Housing Is A Human Right applauds the San Francisco Board of Supervisors for voting today to oppose SB 50, the pro-gentrification bill proposed by California State Sen. Scott Wiener. The supervisors understand that SB 50 pushes trickle-down, Reaganomics housing policy that will be a boon for Wiener’s Big Real Estate campaign contributors, but will fuel gentrification.
“Scott Wiener’s SB 50 pushes more luxury housing for a housing affordability crisis,” says René Christian Moya, director of Housing Is A Human Right. “The trickle-down housing bill will generate billions in revenues for Big Real Estate, but will only worsen ongoing gentrification crises in California’s cities.”
Moya adds, “Reaganomics policies never worked for hard-working people, but that’s what Wiener is proposing with SB 50. We need to help, not harm, middle- and working-class residents, especially people of color.
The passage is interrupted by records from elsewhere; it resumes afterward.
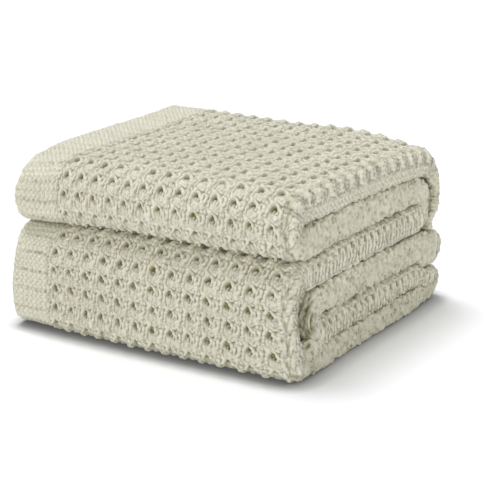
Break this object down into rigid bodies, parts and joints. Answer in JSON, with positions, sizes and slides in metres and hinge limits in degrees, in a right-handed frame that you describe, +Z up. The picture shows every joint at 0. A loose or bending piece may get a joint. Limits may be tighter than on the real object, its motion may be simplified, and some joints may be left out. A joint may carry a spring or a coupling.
{
  "type": "folded knitted blanket",
  "caption": "Chunky openwork knitted throw with a plain knitted side border, folded lengthwise and then back and forth into a square block.",
  "frame": {"origin": "middle of the underside of the folded block, on the surface it rests on", "axes": "+Z up, +X towards the rounded lengthwise fold, -X towards the knitted side border, -Y towards the front where the two big folds show"},
  "size_m": [0.325, 0.325, 0.178],
  "materials": {
    "knitted_yarn": "Cream cotton-like yarn, matt, thick and softly twisted, knitted in an open textured stitch with a fine plain border."
  },
  "bodies": {
    "root": {"knitted_blanket": "knitted_yarn"}
  },
  "joints": []
}
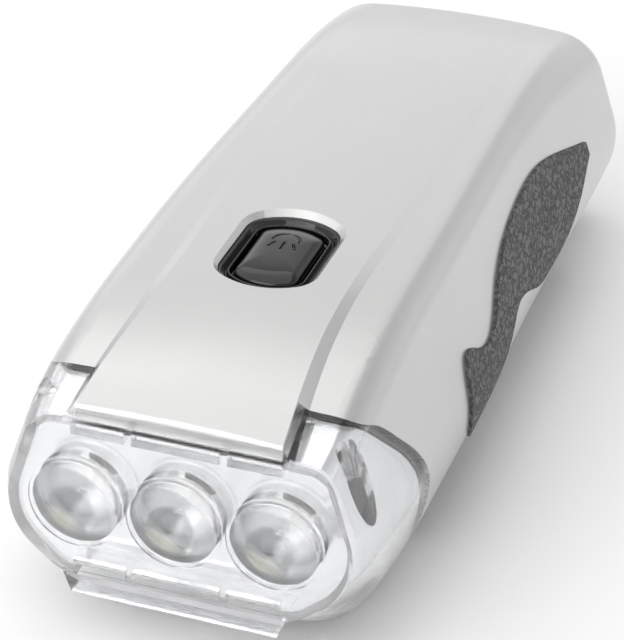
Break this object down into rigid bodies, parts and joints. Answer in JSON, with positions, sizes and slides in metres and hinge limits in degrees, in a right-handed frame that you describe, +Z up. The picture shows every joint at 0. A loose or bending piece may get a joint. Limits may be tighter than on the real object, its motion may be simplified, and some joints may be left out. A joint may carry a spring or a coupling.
{
  "type": "hand crank flashlight",
  "caption": "Hand-held flashlight with a flat silver body, clear front cover over round lenses, push button, side grips and a folding crank underneath.",
  "frame": {"origin": "on the surface the flashlight lies on, under the middle of its outline", "axes": "+X to the right seen from behind the lenses' back, +Y towards the rear end, +Z up through the button"},
  "size_m": [0.0488, 0.1185, 0.0345],
  "materials": {
    "silver_paint": "silver metallic paint on moulded plastic, satin",
    "grip_rubber": "dark grey rubber with a wavy leather-like grain",
    "clear_plastic": "clear polished polycarbonate",
    "mirror_film": "vacuum-metallised moulding",
    "led_epoxy": "clear epoxy",
    "black_gloss": "black polished plastic",
    "black_matt": "black moulded plastic",
    "seal_grey": "dark grey soft seal",
    "board_green": "circuit board with solder resist",
    "board_white": "circuit board with white solder resist",
    "steel": "plated steel",
    "brass": "turned brass",
    "gear_white": "natural acetal",
    "gear_plate": "grey moulded plastic",
    "magnet": "sintered ferrite",
    "copper": "enamelled copper winding",
    "cell_steel": "nickel-plated steel can"
  },
  "bodies": {
    "housing": {"battery_cell_1": "cell_steel", "battery_cell_2": "cell_steel", "battery_cell_3": "cell_steel", "battery_holder": "black_matt", "board_chips": "black_matt", "board_screws": "steel", "button_bezel": "black_gloss", "case_screws": "steel", "coil": "copper", "coil_bobbin": "gear_white", "contact_left": "steel", "contact_right": "steel", "cover_seal": "seal_grey", "crank_bush": "brass", "first_axle": "steel", "gearbox_plate": "gear_plate", "gearbox_screws": "steel", "grip_left": "grip_rubber", "grip_right": "grip_rubber", "lamp_board": "board_white", "lamp_screws": "steel", "led_centre": "led_epoxy", "led_left": "led_epoxy", "led_right": "led_epoxy", "lens_cover": "clear_plastic", "lower_shell": "silver_paint", "main_board": "board_green", "reflector": "mirror_film", "second_axle": "steel", "stator_lower": "steel", "stator_upper": "steel", "switch_body": "black_matt", "upper_shell": "silver_paint"},
    "button": {"button_cap": "black_gloss", "switch_plunger": "black_matt"},
    "crank": {"crank_arm": "black_matt", "crank_shaft": "steel", "crank_screw": "steel", "knob_pin": "steel", "drive_gear": "gear_white"},
    "knob_carrier": {"knob_axle": "steel"},
    "knob": {"crank_knob": "black_matt"},
    "first_gear": {"first_gear": "gear_white"},
    "second_gear": {"second_gear": "gear_white"},
    "rotor": {"rotor_shaft": "steel", "rotor_pinion": "brass", "rotor_magnet": "magnet"}
  },
  "joints": [
    {"name": "button_press", "type": "slide", "parent": "housing", "child": "button", "axis": [0, 0, -1], "range_m": [0, 0.0012], "stiffness_N_per_m": 900},
    {"name": "crank_spin", "type": "hinge", "parent": "housing", "child": "crank", "pos_m": [0, 0.006, 0.0038], "axis": [0, 0, 1], "continuous": true},
    {"name": "knob_fold", "type": "hinge", "parent": "crank", "child": "knob_carrier", "pos_m": [0, -0.0265, 0.0038], "axis": [-1, 0, 0], "range_deg": [0, 90]},
    {"name": "knob_spin", "type": "hinge", "parent": "knob_carrier", "child": "knob", "pos_m": [0, -0.0158, 0.0038], "axis": [0, 1, 0], "continuous": true},
    {"name": "first_gear_spin", "type": "hinge", "parent": "housing", "child": "first_gear", "pos_m": [0, 0.0255, 0.012], "axis": [0, 0, 1], "continuous": true},
    {"name": "second_gear_spin", "type": "hinge", "parent": "housing", "child": "second_gear", "pos_m": [-0.00952, 0.0363, 0.017], "axis": [0, 0, 1], "continuous": true},
    {"name": "rotor_spin", "type": "hinge", "parent": "housing", "child": "rotor", "pos_m": [0.00198, 0.03971, 0.02], "axis": [0, 0, 1], "continuous": true}
  ],
  "couplings": [
    {"joint": "first_gear_spin", "follows": "crank_spin", "ratio": -3.3333},
    {"joint": "second_gear_spin", "follows": "crank_spin", "ratio": 10},
    {"joint": "rotor_spin", "follows": "crank_spin", "ratio": -30}
  ]
}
They are already getting slammed by unfair, excessive rents and gentrification.”
In the 2019 special report “Selling Out California: Scott Wiener’s Money Ties to Big Real Estate,” Housing Is A Human Right revealed that the state senator had raked in nearly 700 campaign contributions from the real estate industry for his 2016 state senate campaign, totaling $574,276. So far, for his 2020 re-election campaign, Wiener’s has accepted 208 contributions from Big Real Estate, totaling $228,837.
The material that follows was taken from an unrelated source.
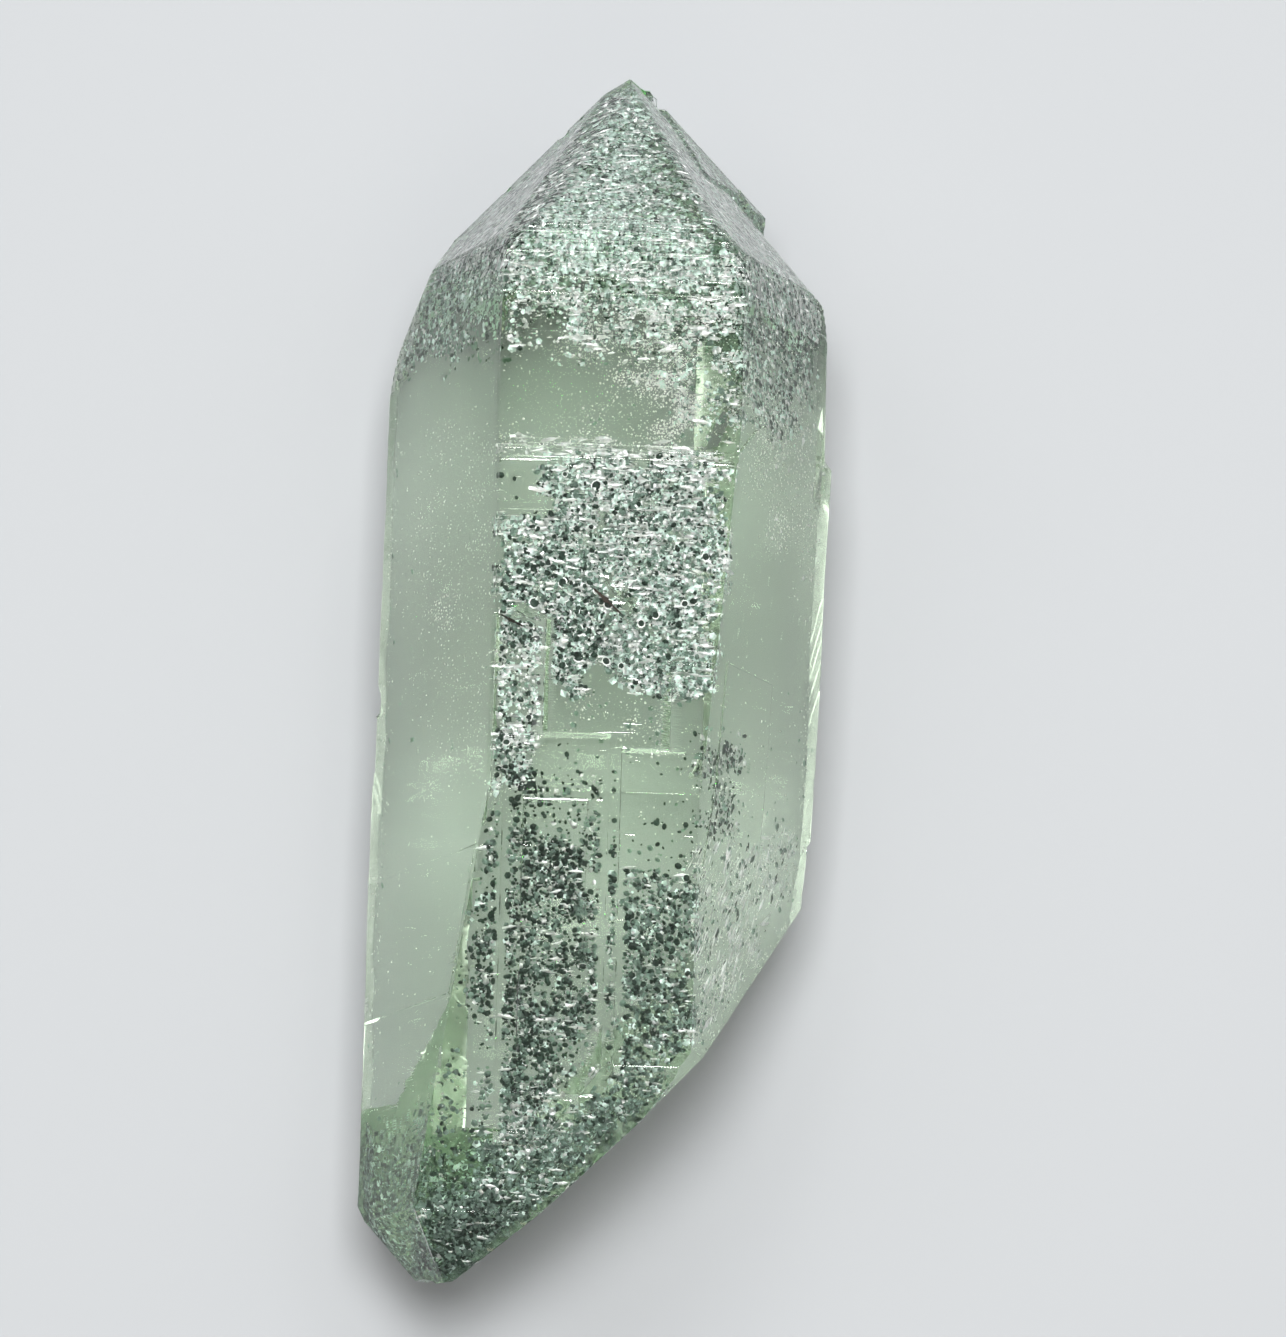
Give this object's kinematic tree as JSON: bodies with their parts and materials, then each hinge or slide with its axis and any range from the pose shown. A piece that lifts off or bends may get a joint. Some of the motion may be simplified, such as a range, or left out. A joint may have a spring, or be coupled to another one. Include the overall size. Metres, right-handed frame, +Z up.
{
  "type": "quartz crystal",
  "caption": "Doubly terminated six-sided quartz crystal with a stepped cap, a tapered lower end and plateaus on its faces, lying on one prism face.",
  "frame": {"origin": "centre of the bounding box in X and Y, on the plane of the prism face that the crystal rests on", "axes": "+Y along the crystal's length towards the sharp upper point, +Z up out of the front prism face, +X to the right of the front view"},
  "size_m": [0.0174, 0.0486, 0.0149],
  "materials": {
    "quartz": "clear pale green rock crystal, glossy natural faces",
    "chlorite": "small dark green to silvery mineral flakes just under the faces",
    "iron_stain": "dull brown-black iron stain in the short cracks of the front face"
  },
  "bodies": {
    "root": {"quartz_crystal": "quartz"}
  },
  "joints": []
}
Wiener has relied on that real estate money — $803,113 in total — to attain and remain in office. He owes Big Real Estate major favors. He’s now paying back real estate campaign contributors with SB 50. The flawed, pro-gentrification bill is not about solving the housing affordability crisis.
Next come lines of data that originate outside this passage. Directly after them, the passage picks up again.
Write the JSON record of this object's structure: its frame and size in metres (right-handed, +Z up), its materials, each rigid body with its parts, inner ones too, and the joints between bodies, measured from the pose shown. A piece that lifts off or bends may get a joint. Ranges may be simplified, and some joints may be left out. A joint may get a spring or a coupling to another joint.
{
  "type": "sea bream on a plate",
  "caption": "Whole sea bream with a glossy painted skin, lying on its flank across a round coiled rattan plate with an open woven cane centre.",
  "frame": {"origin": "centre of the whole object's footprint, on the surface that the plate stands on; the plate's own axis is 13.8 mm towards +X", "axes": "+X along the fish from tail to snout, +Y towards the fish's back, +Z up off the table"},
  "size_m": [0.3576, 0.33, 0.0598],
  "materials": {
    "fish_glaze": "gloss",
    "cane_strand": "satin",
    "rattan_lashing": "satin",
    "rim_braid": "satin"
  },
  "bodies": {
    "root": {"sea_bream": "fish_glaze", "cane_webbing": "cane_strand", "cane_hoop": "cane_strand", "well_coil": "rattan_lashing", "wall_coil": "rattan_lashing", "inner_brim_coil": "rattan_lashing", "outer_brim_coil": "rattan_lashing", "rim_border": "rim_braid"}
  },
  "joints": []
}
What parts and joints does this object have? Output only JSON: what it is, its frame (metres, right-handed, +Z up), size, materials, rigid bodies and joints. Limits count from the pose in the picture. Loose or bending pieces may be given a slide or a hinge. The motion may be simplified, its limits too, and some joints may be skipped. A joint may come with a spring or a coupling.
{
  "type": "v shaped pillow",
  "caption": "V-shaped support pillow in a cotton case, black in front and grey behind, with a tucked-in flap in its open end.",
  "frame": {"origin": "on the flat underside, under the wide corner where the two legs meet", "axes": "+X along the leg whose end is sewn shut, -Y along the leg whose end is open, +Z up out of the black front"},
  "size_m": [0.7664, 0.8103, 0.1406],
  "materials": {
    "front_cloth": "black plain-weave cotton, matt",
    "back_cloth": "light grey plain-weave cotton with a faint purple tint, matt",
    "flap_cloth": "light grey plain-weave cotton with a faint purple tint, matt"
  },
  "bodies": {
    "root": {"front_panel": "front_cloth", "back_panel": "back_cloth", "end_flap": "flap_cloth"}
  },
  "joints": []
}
Housing Is A Human Right, the housing advocacy division of AIDS Healthcare Foundation, was a leading organization that helped defeat SB 827 (SB 50’s predecessor). HHR also helped put the brakes on SB 50 earlier this year. The organization will vehemently oppose the trickle-down housing bill in 2020.
California doesn’t need Reaganomics solutions that benefit corporate developers and landlords while harming the middle- and working-class. We must protect tenants through stronger protections such as rent control and just cause eviction; preserve middle- and working-class communities; and produce truly affordable housing.